--- /dev/null
+[[!comment format=mdwn
+ username="joey"
+ subject="""comment 2"""
+ date="2025-01-03T17:09:35Z"
+ content="""
+The reason `git-annex unused` does not show these files as unused is that
+it looks at non-staged files as well as staged files. There is a good
+reason for it to do that, consider:
+
+ git-annex add foo
+ mv foo bar
+ git-annex unused
+
+If that said that the object used by bar was unused, the user might drop
+that object, and then they would be surprised and unhappy when bar turned
+into a broken link.
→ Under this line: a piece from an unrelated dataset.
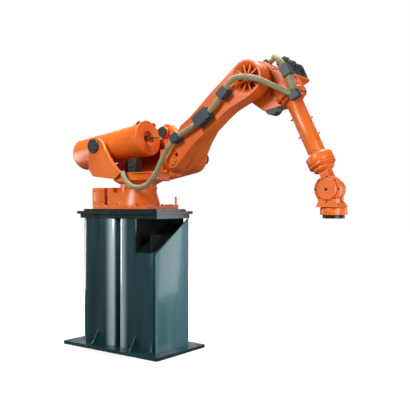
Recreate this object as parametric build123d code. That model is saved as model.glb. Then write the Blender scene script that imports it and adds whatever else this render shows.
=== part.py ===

So the object is in fact still used even though only
+by an unstaged file.
+
+On the other hand, `git-annex unannex` only operates on files that are
+staged in git.
+
+It would be possible for it to also operate on annexed
+symlinks that are not staged.
+
+But it seems to me there are other ways to get into that situation
+where it's not clear that the user would want `git-annex unannex` to do
+anything. Consider:
+
+ git-annex add foo
+ cp -a foo bar
+ git-annex unannex bar
+
+That unannex does nothing. If it instead replaced the symlink with
+a copy of the file, and the file was large, the user might be surprised
+to have a lot more disk space being used than they did before.
+
+It seems easy enough to recover an interruped `git-annex add` by
+either running `git add` on the symlinks, or re-running the `git-annex add`
+which will add the symlinks and pick up where it was interrupted.